AMERICAN GEOPHYSICAL UNION/NATIONAL SOLAR OBSERVATORY

It wasn't quite the "nick-of time" intervention one might expect at the end of a thriller. But it was an uncomfortable reminder of the high stakes involved, the increasing reliance on high technology and communications problems, or crosstalk, that can combine to trigger an unintended -- and potentially disastrous -- consequence

Delores Knipp, a space physicist at the University of Colorado at Boulder and author of a paper accepted by the journal Space Weather that describes the incident, told CBS News that Air Force space weather officers with NORAD were trying to convince the chain of command that the solar storm was causing the problem even while the Strategic Air Command was placing additional aircraft on "ready to launch" status.

"The information from NORAD and SAC apparently was crossing at the Pentagon before it went to the president," Knipp said. "The president had to approve anything that was going to involve really drastic actions. I frankly don't know if he had to approve launch of additional aircraft or not.

"So therein lies that little bit of uncertainty in terms of were we on the verge or were cooler heads prevailing all along? And that is not something that I or maybe even my co-authors had privy to. What we do know is that the aircraft did not launch."

Five days earlier, on May 18, 1967, a large group of sunspots with intense magnetic fields rotated into view and observers with the Air Force's Air Weather Service predicted a major solar storm.

On May 23, observers noted a major visible light flare and a solar observatory in Massachusetts detected and reported unprecedented radio emissions. A bulletin from NORAD predicted a major geomagnetic storm.

"There were a series of three bursts from the sun," Knipp said. "The second one started to bring down or severely degrade the kind of communications SAC (Strategic Air Command) would use communicating with its aircraft.

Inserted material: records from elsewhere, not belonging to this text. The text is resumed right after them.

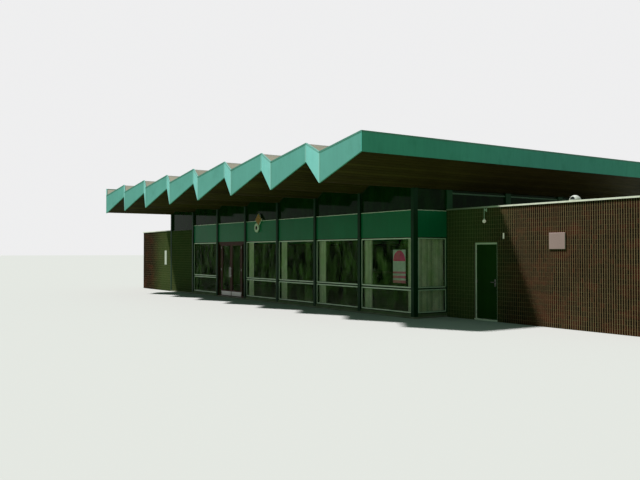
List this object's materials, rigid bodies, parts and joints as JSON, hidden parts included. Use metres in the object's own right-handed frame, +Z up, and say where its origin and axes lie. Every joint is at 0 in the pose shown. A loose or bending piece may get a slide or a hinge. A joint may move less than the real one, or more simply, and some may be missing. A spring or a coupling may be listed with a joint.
{
  "type": "railway station building",
  "caption": "Low railway station hall with a folded zigzag roof on slim posts, a glazed front with a coloured band, and flat brick wings with a hinged door.",
  "frame": {"origin": "ground level, middle of the whole length and depth", "axes": "+X along the front towards the right wing, +Y from the front to the back, +Z up"},
  "size_m": [28.81, 16.4248, 4.853],
  "materials": {
    "roof_felt": "grey-brown mineral felt on boards",
    "soffit_boards": "dark red-brown stained boards",
    "beam_timber": "dark stained laminated timber",
    "fascia_teal": "weathered sea-green paint, semi-gloss",
    "post_green": "very dark green paint",
    "band_teal": "deep sea-green enamelled panels",
    "clear_glass": "clear float glass",
    "window_alloy": "satin anodised",
    "plinth_concrete": "weathered concrete",
    "slab_concrete": "weathered concrete",
    "floor_tile": "dull clay tiles",
    "brick": "dark brown brick, light joints",
    "wing_roofing": "concrete slab under grey felt",
    "coping_white": "ivory white edge trim",
    "door_frame_green": "pale grey-green paint",
    "door_dark": "near-black green paint",
    "door_timber": "dark brown varnished timber",
    "hardware_steel": "brushed",
    "blind_fabric": "pale olive vanes",
    "rail_white": "off-white paint",
    "lamp_paint": "off-white paint",
    "lamp_opal": "opal white",
    "plaque_stone": "pale pinkish grey, bare",
    "dome_white": "white moulding",
    "trim_metal": "pale folded trim",
    "sign_orange": "plain orange and white enamel, blank"
  },
  "bodies": {
    "building": {"roof_deck_right_slopes": "roof_felt", "roof_deck_left_slopes": "roof_felt", "soffit_right_slopes": "soffit_boards", "soffit_left_slopes": "soffit_boards", "valley_beams": "beam_timber", "fascia_front": "fascia_teal", "fascia_back": "fascia_teal", "fascia_sides": "fascia_teal", "roof_edge_trims": "trim_metal", "facade_posts": "post_green", "side_posts": "post_green", "spandrels": "band_teal", "clerestory_glass": "clear_glass", "window_glass": "clear_glass", "window_frames": "window_alloy", "plinths": "plinth_concrete", "hall_slab": "slab_concrete", "wing_floors": "floor_tile", "left_brick_walls": "brick", "left_wing_end_wall": "brick", "wall_left_of_door": "brick", "wall_over_door": "brick", "right_wing_long_walls": "brick", "right_wing_end_wall": "brick", "wing_roofs": "wing_roofing", "wing_copings": "coping_white", "wing_door_jambs": "door_frame_green", "wing_door_head_and_sill": "door_frame_green", "entrance_frame": "door_timber", "entrance_head": "door_timber", "door_hinges": "hardware_steel", "blind_rails": "rail_white", "vertical_blinds": "blind_fabric", "wall_lamp_rod": "lamp_paint", "wall_lamp_globe": "lamp_opal", "wall_door_light": "lamp_opal", "wall_plaque": "plaque_stone", "coping_dome": "dome_white", "sign_strip": "post_green", "sign_plates": "sign_orange"},
    "wing_door": {"wing_door_leaf": "door_dark", "wing_door_lever": "hardware_steel"},
    "entrance_leaf_left": {"entrance_door_left": "door_timber", "entrance_glass_left": "clear_glass", "entrance_pull_left": "hardware_steel"},
    "entrance_leaf_right": {"entrance_door_right": "door_timber", "entrance_glass_right": "clear_glass", "entrance_pull_right": "hardware_steel"}
  },
  "joints": [
    {"name": "wing_door_hinge", "type": "hinge", "parent": "building", "child": "wing_door", "pos_m": [8.0575, -3.773, 1], "axis": [0, 0, -1], "range_deg": [0, 100]},
    {"name": "entrance_hinge_left", "type": "hinge", "parent": "building", "child": "entrance_leaf_left", "pos_m": [-5.27, -5.038, 1], "axis": [0, 0, -1], "range_deg": [0, 90]},
    {"name": "entrance_hinge_right", "type": "hinge", "parent": "building", "child": "entrance_leaf_right", "pos_m": [-3.48, -5.038, 1], "axis": [0, 0, 1], "range_deg": [0, 90]}
  ]
}
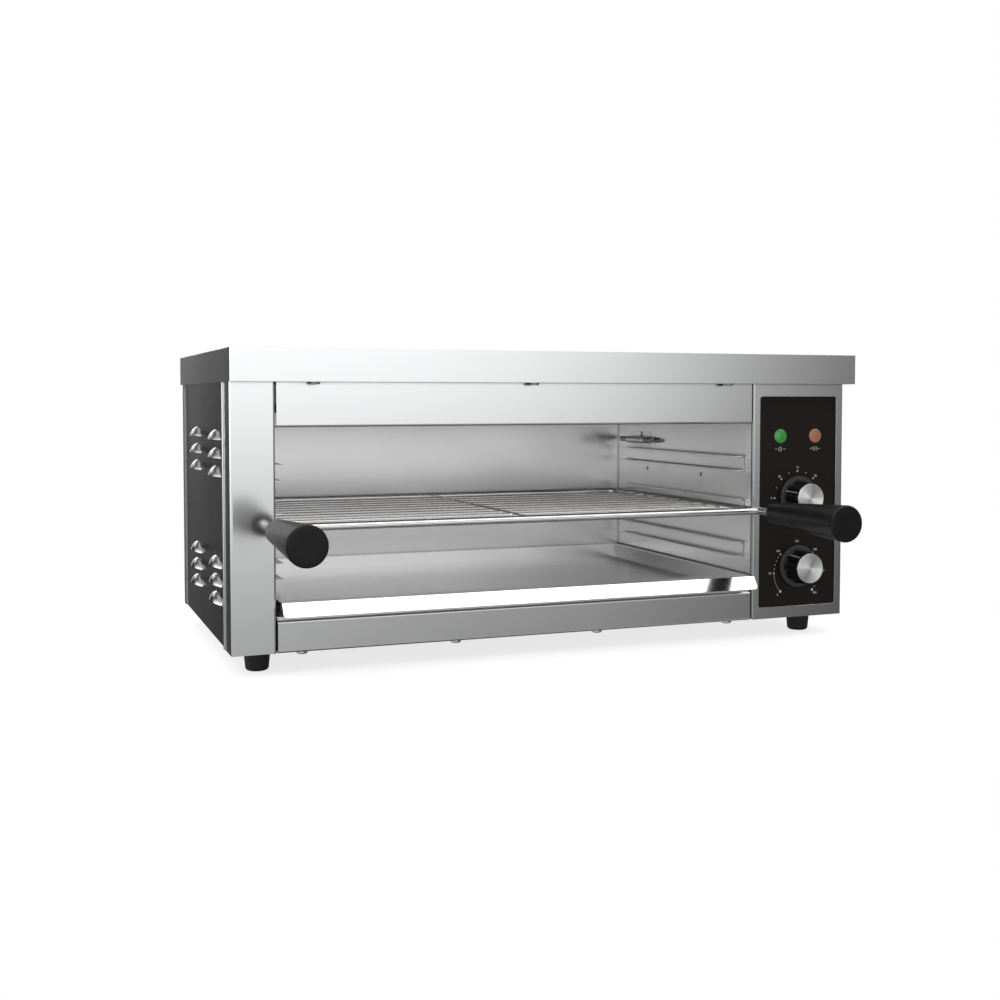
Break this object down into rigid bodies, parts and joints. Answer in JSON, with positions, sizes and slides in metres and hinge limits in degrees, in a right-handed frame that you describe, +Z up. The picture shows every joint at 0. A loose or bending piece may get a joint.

"So things were already kind of edgy," she said. "Then the third burst, which looked smaller in some wavelengths, actually became an unprecedented large event in terms of a radio burst. And it was the third event that really started the degradation of the BMEWS."

Retired Colonel Arnold Snyder, a solar forecaster at NORAD's Solar Forecast Center who was on duty that day, remembers that another weather officer told him the NORAD command post wanted to know if any significant solar activity was occurring.

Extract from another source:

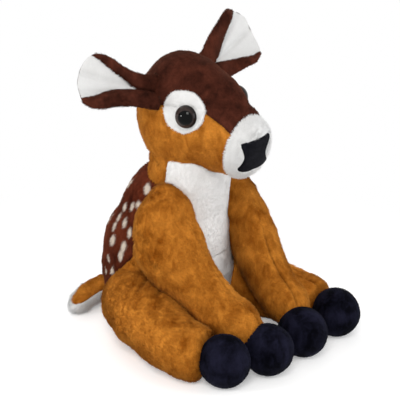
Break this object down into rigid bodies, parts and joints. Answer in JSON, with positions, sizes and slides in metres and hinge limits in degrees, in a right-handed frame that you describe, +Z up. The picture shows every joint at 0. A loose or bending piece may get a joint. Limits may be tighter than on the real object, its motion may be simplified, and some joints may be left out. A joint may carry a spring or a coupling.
{
  "type": "plush deer",
  "caption": "Stuffed deer fawn toy sitting with its legs stretched forward: plush panels over fibre stuffing, cupped ears, domed plastic eyes, round velour hooves, spotted back and short tail.",
  "frame": {"origin": "centre of the flat of the seat, on the floor plane the toy sits on", "axes": "+Z up; -Y is the way the deer faces; +X is the deer's own left"},
  "size_m": [0.2152, 0.2606, 0.2961],
  "materials": {
    "tan_plush": "short soft pile, matt",
    "chocolate_plush": "short soft pile, matt, with pale spots",
    "dark_brown_plush": "short soft pile, matt",
    "white_plush": "short soft pile, matt",
    "hoof_velour": "very short velour, slight sheen",
    "nose_cloth": "smooth satin weave",
    "eye_plastic": "polished",
    "washer_plastic": "plain moulded",
    "fibre_stuffing": "loose fibre"
  },
  "bodies": {
    "body": {"neck_panel": "tan_plush", "back_panel": "chocolate_plush", "chest_bib": "white_plush", "belly_panel": "white_plush", "seat_panel": "tan_plush", "flank_panel_right": "tan_plush", "flank_panel_left": "tan_plush", "body_stuffing": "fibre_stuffing"},
    "head": {"crown_panel": "dark_brown_plush", "cheek_panel_right": "tan_plush", "cheek_panel_left": "tan_plush", "muzzle_panel": "white_plush", "head_stuffing": "fibre_stuffing", "eye_patch_right": "white_plush", "eye_patch_left": "white_plush", "eye_right": "eye_plastic", "eye_left": "eye_plastic", "eye_washer_right": "washer_plastic", "eye_washer_left": "washer_plastic", "nose": "nose_cloth"},
    "ear_right": {"ear_outer_right": "dark_brown_plush", "ear_lining_right": "white_plush"},
    "ear_left": {"ear_outer_left": "dark_brown_plush", "ear_lining_left": "white_plush"},
    "front_leg_right": {"front_leg_outer_right": "tan_plush", "front_leg_inner_right": "tan_plush", "front_leg_stuffing_right": "fibre_stuffing", "front_leg_hoof_right": "hoof_velour"},
    "front_leg_left": {"front_leg_outer_left": "tan_plush", "front_leg_inner_left": "tan_plush", "front_leg_stuffing_left": "fibre_stuffing", "front_leg_hoof_left": "hoof_velour"},
    "hind_leg_right": {"hind_leg_outer_right": "tan_plush", "hind_leg_inner_right": "tan_plush", "hind_leg_stuffing_right": "fibre_stuffing", "hind_leg_hoof_right": "hoof_velour"},
    "hind_leg_left": {"hind_leg_outer_left": "tan_plush", "hind_leg_inner_left": "tan_plush", "hind_leg_stuffing_left": "fibre_stuffing", "hind_leg_hoof_left": "hoof_velour"},
    "tail": {"tail_top": "tan_plush", "tail_underside": "white_plush", "tail_stuffing": "fibre_stuffing"}
  },
  "joints": [
    {"name": "head_turn", "type": "hinge", "parent": "body", "child": "head", "pos_m": [0, -0.0263, 0.15], "axis": [0, 0, 1], "range_deg": [-25, 25]},
    {"name": "ear_flex_right", "type": "hinge", "parent": "head", "child": "ear_right", "pos_m": [-0.04082, -0.025, 0.23639], "axis": [-0.3199, -0.395, -0.8612], "range_deg": [-12, 12], "stiffness_Nm_per_rad": 0.01},
    {"name": "ear_flex_left", "type": "hinge", "parent": "head", "child": "ear_left", "pos_m": [0.02482, -0.025, 0.24329], "axis": [-0.492, 0.395, 0.7758], "range_deg": [-12, 12], "stiffness_Nm_per_rad": 0.01},
    {"name": "front_leg_raise_right", "type": "hinge", "parent": "body", "child": "front_leg_right", "pos_m": [-0.042, -0.022, 0.152], "axis": [-1, 0, 0], "range_deg": [0, 35]},
    {"name": "front_leg_raise_left", "type": "hinge", "parent": "body", "child": "front_leg_left", "pos_m": [0.042, -0.022, 0.152], "axis": [-1, 0, 0], "range_deg": [0, 35]},
    {"name": "hind_leg_splay_right", "type": "hinge", "parent": "body", "child": "hind_leg_right", "pos_m": [-0.044, 0.016, 0], "axis": [0, 0, -1], "range_deg": [0, 18]},
    {"name": "hind_leg_splay_left", "type": "hinge", "parent": "body", "child": "hind_leg_left", "pos_m": [0.044, 0.016, 0], "axis": [0, 0, 1], "range_deg": [0, 18]},
    {"name": "tail_lift", "type": "hinge", "parent": "body", "child": "tail", "pos_m": [0, 0.052, 0.024], "axis": [0, 1, 0], "range_deg": [0, 20], "stiffness_Nm_per_rad": 0.02}
  ]
}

"I specifically recall responding with excitement, 'Yes, half the sun has blown away,' and then related the event details in a calmer, more quantitative way," Snyder told the American Geophysical Union.

Knipp agreed, saying the sun was "unbelievably busy that day."

So why was there ever any doubt about what was causing the radar problems?

"It's hard to put ourselves back 50 years and realize they were operating with the barest essential information," Knipp said. Along with two radars that could be used to indicate the effects of solar activity, "they had phone lines and the teletype. And that was it."

While the space weather forecasters were studying data coming into the NORAD solar forecasting unit, "at the same time there was stuff coming downhill, so to speak, from operators at NORAD saying 'my heavens, what is going on here?'" Knipp said. "All of that information had to be integrated. And it was pretty basic information. It's not what we have today with spacecraft eyes on the sun 24/7."

In the aftermath of the incident, the Air Force greatly expanded space weather forecasting and observations to better understand the sun's behavior and its effects on sensitive electronic systems.

"AWS (Air Weather Service) notified NORAD in real-time of the event and the associated mission impacts," according to the paper submitted to Space Weather. "However, outside agencies were not aware of the space environmental factors and made uninformed decisions without considering the drastic impacts the event imparted to NORAD's early warning systems, which have a direct bearing on decisions being made at the highest levels of the US government.

"As a result of this near-incident, the need to incorporate real-time space weather information into the Air Force decision-making process was made obvious to many, and several major efforts were undertaken to greatly improve the operational capability of the AWS Space Environmental Support System."

And it wasn't just the U.S. and its allies that made changes. Russia was paying attention, too. Knipp said a Russian colleague now working for the National Solar Observatory told her that the Soviet Union sharply increased funding for solar observatories and research in the aftermath of the 1967 solar storm.